Quote the lines that run from the line containing "save_castings()" down to the line containing "depsgraph = bpy.context.evaluated_depsgraph_get()". Include both of those lines, reproduce each exactly, and omit everything else.

━━━

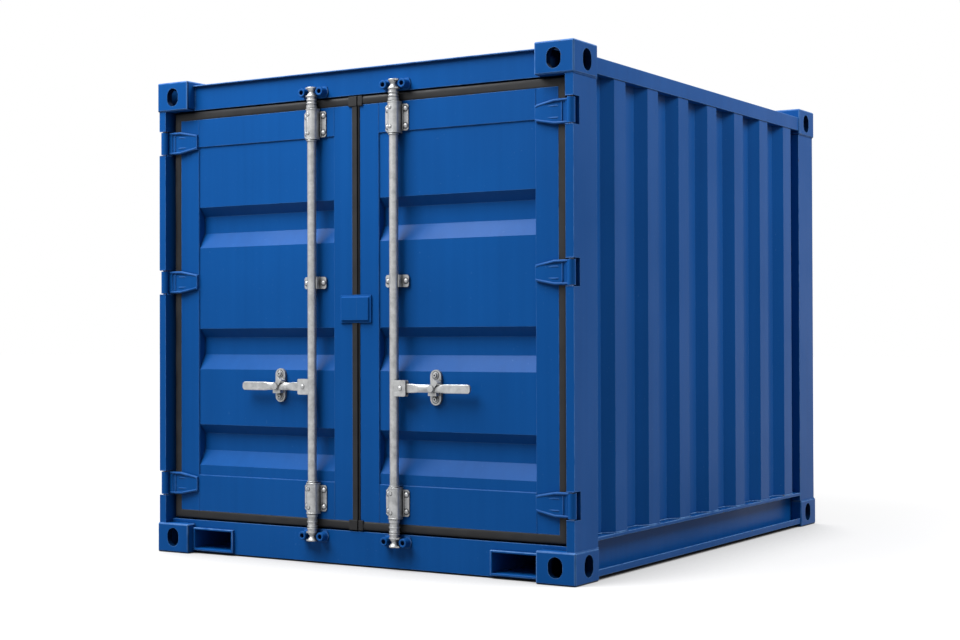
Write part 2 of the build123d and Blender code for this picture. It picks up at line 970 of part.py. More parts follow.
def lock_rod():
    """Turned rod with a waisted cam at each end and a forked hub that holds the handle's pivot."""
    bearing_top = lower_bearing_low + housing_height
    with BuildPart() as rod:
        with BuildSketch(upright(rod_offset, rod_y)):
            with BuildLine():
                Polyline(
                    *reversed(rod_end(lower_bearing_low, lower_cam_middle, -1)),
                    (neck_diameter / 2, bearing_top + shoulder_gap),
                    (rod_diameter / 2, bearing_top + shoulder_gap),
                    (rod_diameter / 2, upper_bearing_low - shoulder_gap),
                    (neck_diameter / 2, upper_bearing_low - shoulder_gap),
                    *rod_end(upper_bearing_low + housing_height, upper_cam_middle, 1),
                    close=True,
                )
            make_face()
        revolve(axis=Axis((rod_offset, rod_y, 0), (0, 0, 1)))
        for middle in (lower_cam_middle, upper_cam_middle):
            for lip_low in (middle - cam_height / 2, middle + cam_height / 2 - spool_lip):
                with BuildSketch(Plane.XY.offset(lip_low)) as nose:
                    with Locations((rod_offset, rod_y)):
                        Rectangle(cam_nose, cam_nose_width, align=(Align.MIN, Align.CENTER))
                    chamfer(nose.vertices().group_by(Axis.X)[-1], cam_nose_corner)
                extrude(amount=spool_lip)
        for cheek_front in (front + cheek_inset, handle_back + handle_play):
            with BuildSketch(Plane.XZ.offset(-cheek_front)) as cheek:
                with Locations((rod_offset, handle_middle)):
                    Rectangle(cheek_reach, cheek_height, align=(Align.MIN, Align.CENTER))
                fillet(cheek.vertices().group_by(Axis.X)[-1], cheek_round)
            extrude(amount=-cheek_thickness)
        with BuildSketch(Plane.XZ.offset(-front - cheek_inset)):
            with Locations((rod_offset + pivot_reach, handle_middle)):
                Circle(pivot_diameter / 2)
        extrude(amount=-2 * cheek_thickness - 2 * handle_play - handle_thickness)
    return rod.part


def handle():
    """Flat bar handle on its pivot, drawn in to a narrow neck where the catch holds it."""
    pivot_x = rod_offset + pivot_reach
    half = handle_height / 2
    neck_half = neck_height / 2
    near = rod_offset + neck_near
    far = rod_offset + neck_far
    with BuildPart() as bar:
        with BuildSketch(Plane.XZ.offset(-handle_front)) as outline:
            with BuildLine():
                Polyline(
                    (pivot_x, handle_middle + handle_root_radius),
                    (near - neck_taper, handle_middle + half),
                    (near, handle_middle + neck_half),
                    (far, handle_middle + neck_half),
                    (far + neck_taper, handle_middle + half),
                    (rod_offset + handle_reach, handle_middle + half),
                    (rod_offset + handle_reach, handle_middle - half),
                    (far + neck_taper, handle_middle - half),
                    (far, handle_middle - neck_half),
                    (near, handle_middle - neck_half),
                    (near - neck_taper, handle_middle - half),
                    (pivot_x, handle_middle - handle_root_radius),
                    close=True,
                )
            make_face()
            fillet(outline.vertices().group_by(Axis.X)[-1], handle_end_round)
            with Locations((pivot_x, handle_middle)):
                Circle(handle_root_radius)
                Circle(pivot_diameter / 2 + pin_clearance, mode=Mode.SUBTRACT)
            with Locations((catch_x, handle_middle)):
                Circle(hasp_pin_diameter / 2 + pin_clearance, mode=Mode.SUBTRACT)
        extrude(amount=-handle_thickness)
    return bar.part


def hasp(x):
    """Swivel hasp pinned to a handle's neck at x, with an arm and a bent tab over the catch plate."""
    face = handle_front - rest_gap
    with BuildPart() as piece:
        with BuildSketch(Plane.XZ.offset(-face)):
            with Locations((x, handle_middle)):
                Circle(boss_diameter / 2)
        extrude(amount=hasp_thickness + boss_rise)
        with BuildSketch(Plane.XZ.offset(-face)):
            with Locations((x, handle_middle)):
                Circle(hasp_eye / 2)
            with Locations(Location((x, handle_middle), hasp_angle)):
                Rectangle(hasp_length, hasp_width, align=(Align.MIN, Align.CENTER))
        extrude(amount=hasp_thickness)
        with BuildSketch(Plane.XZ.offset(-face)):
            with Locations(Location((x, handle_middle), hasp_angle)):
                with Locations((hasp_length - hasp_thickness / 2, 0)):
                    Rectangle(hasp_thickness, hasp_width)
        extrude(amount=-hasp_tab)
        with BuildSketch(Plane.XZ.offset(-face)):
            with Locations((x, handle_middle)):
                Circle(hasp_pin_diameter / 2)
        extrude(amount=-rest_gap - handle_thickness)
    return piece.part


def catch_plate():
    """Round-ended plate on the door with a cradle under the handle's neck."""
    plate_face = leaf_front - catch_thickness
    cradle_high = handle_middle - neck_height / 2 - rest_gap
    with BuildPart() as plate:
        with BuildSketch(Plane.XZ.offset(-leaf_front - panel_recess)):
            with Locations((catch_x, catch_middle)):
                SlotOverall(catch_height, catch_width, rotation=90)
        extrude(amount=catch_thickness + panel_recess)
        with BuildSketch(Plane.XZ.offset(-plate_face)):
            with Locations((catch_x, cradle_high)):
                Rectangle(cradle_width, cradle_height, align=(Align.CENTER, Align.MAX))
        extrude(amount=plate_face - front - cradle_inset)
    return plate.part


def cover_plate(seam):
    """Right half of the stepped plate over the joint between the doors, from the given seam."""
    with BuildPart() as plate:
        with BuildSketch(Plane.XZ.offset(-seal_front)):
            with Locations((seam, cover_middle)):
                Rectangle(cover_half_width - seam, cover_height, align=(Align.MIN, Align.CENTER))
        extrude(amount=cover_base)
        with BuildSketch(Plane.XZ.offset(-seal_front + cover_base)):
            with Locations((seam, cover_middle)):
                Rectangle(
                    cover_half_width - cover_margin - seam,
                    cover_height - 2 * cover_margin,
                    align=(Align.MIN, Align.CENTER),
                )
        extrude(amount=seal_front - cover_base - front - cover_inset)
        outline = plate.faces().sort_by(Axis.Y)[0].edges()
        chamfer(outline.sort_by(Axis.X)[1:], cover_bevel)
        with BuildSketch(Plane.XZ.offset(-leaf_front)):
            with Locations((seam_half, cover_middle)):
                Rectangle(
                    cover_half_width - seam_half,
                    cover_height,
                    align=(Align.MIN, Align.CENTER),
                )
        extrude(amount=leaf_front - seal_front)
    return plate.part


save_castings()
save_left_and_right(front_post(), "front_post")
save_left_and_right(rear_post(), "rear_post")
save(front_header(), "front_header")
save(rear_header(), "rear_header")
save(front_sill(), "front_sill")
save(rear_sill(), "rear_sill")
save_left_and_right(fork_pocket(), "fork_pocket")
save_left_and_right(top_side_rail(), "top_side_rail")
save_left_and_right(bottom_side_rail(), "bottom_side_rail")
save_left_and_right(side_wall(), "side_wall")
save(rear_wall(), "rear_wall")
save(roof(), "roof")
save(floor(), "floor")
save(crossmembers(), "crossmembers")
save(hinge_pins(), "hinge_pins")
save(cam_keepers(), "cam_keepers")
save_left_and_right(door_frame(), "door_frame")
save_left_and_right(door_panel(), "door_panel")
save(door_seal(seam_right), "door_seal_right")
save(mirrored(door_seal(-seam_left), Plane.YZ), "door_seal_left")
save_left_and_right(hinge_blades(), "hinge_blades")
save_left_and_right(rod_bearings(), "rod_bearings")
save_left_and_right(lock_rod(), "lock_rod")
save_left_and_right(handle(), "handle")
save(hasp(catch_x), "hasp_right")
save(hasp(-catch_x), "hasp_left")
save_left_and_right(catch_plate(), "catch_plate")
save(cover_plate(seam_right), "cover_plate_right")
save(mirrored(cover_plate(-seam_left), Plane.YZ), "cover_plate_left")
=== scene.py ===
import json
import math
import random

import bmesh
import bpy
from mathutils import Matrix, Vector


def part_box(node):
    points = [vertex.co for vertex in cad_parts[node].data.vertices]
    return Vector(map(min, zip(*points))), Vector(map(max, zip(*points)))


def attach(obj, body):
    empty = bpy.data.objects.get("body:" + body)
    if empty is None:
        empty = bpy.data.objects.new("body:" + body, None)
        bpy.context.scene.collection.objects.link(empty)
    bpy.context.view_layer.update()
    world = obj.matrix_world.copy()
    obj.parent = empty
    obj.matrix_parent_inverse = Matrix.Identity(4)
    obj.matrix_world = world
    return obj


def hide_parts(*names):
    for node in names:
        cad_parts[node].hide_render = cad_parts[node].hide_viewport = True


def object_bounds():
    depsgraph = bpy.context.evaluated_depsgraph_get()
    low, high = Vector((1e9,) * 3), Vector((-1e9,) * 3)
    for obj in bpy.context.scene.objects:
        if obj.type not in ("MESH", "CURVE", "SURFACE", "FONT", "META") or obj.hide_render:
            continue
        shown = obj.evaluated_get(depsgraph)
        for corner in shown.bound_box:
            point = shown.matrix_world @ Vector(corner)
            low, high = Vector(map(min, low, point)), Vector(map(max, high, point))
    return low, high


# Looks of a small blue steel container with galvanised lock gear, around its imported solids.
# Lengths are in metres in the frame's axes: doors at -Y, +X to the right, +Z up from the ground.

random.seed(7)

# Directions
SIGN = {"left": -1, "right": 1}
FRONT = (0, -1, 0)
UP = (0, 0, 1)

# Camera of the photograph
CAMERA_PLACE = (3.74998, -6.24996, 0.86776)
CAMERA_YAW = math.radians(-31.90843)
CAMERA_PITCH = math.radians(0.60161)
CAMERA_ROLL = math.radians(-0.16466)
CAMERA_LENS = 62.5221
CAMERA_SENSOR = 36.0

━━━

## Answer
save_castings()
save_left_and_right(front_post(), "front_post")
save_left_and_right(rear_post(), "rear_post")
save(front_header(), "front_header")
save(rear_header(), "rear_header")
save(front_sill(), "front_sill")
save(rear_sill(), "rear_sill")
save_left_and_right(fork_pocket(), "fork_pocket")
save_left_and_right(top_side_rail(), "top_side_rail")
save_left_and_right(bottom_side_rail(), "bottom_side_rail")
save_left_and_right(side_wall(), "side_wall")
save(rear_wall(), "rear_wall")
save(roof(), "roof")
save(floor(), "floor")
save(crossmembers(), "crossmembers")
save(hinge_pins(), "hinge_pins")
save(cam_keepers(), "cam_keepers")
save_left_and_right(door_frame(), "door_frame")
save_left_and_right(door_panel(), "door_panel")
save(door_seal(seam_right), "door_seal_right")
save(mirrored(door_seal(-seam_left), Plane.YZ), "door_seal_left")
save_left_and_right(hinge_blades(), "hinge_blades")
save_left_and_right(rod_bearings(), "rod_bearings")
save_left_and_right(lock_rod(), "lock_rod")
save_left_and_right(handle(), "handle")
save(hasp(catch_x), "hasp_right")
save(hasp(-catch_x), "hasp_left")
save_left_and_right(catch_plate(), "catch_plate")
save(cover_plate(seam_right), "cover_plate_right")
save(mirrored(cover_plate(-seam_left), Plane.YZ), "cover_plate_left")
=== scene.py ===
import json
import math
import random

import bmesh
import bpy
from mathutils import Matrix, Vector


def part_box(node):
    points = [vertex.co for vertex in cad_parts[node].data.vertices]
    return Vector(map(min, zip(*points))), Vector(map(max, zip(*points)))


def attach(obj, body):
    empty = bpy.data.objects.get("body:" + body)
    if empty is None:
        empty = bpy.data.objects.new("body:" + body, None)
        bpy.context.scene.collection.objects.link(empty)
    bpy.context.view_layer.update()
    world = obj.matrix_world.copy()
    obj.parent = empty
    obj.matrix_parent_inverse = Matrix.Identity(4)
    obj.matrix_world = world
    return obj


def hide_parts(*names):
    for node in names:
        cad_parts[node].hide_render = cad_parts[node].hide_viewport = True


def object_bounds():
    depsgraph = bpy.context.evaluated_depsgraph_get()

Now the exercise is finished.